▶ [Exercise description]: Copy out all of the material exactly.

::: Supplied material

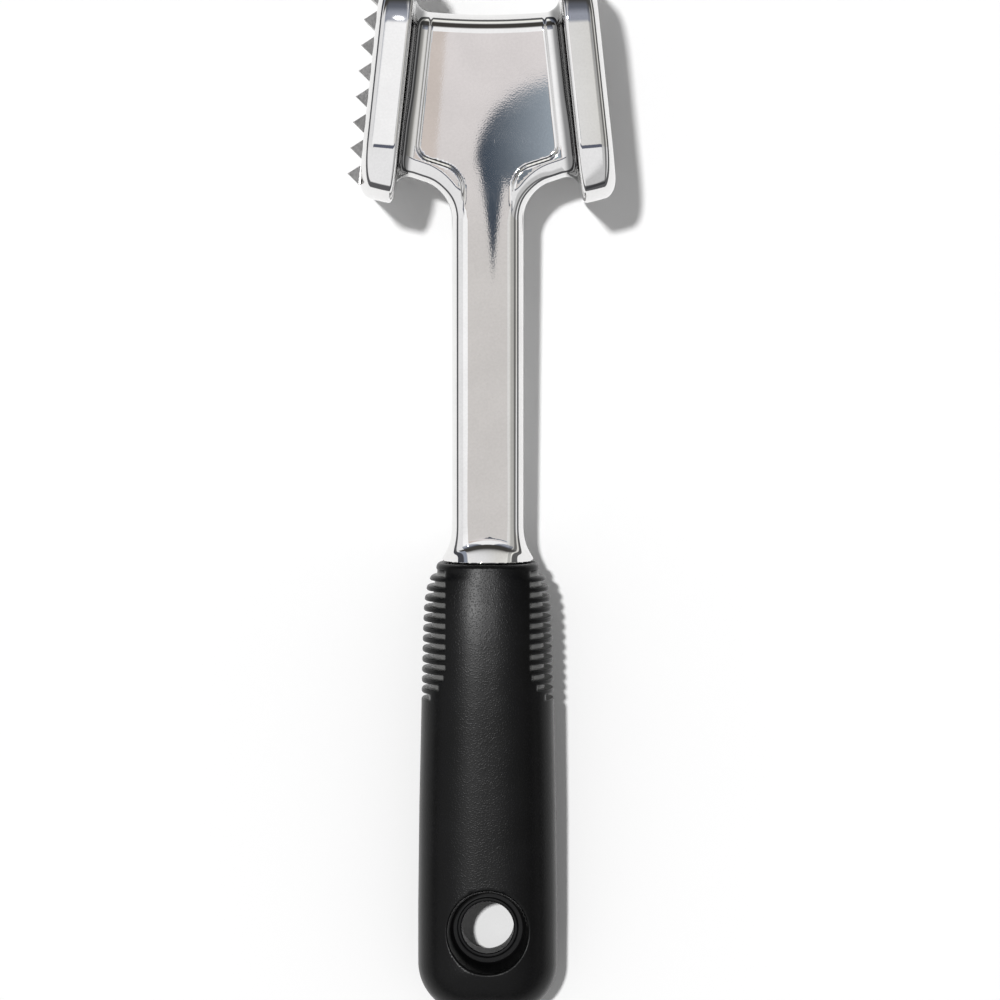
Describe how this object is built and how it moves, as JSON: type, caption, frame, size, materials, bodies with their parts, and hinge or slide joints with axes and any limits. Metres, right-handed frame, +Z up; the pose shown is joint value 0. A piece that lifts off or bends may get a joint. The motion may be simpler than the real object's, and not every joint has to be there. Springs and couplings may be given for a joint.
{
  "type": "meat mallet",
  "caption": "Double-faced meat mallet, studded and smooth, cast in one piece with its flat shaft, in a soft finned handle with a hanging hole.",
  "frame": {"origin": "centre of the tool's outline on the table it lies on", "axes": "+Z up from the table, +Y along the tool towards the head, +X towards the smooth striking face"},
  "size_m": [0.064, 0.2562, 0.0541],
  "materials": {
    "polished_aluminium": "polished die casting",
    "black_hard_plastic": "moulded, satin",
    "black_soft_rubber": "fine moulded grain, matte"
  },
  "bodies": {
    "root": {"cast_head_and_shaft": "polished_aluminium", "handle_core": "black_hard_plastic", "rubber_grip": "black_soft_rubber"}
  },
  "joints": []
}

::::::

▶ [Answer for this exercise]:
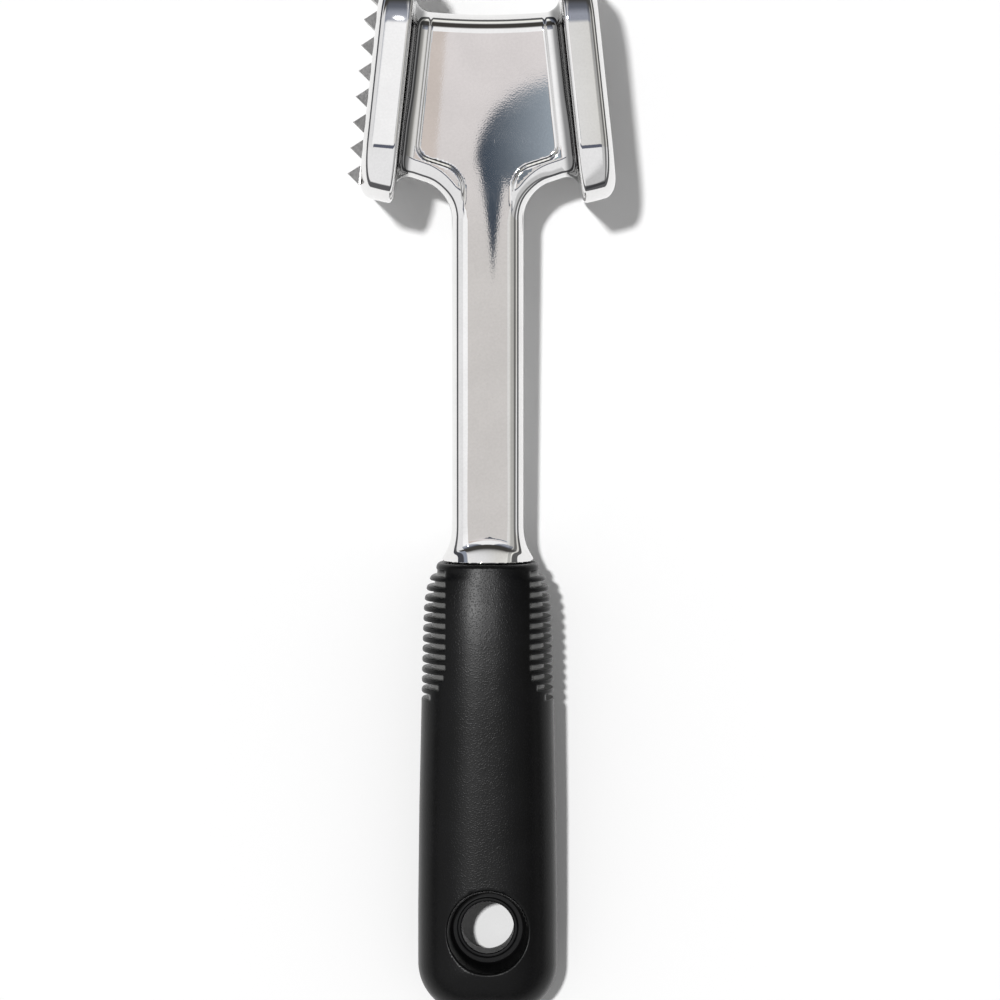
Describe how this object is built and how it moves, as JSON: type, caption, frame, size, materials, bodies with their parts, and hinge or slide joints with axes and any limits. Metres, right-handed frame, +Z up; the pose shown is joint value 0. A piece that lifts off or bends may get a joint. The motion may be simpler than the real object's, and not every joint has to be there. Springs and couplings may be given for a joint.
{
  "type": "meat mallet",
  "caption": "Double-faced meat mallet, studded and smooth, cast in one piece with its flat shaft, in a soft finned handle with a hanging hole.",
  "frame": {"origin": "centre of the tool's outline on the table it lies on", "axes": "+Z up from the table, +Y along the tool towards the head, +X towards the smooth striking face"},
  "size_m": [0.064, 0.2562, 0.0541],
  "materials": {
    "polished_aluminium": "polished die casting",
    "black_hard_plastic": "moulded, satin",
    "black_soft_rubber": "fine moulded grain, matte"
  },
  "bodies": {
    "root": {"cast_head_and_shaft": "polished_aluminium", "handle_core": "black_hard_plastic", "rubber_grip": "black_soft_rubber"}
  },
  "joints": []
}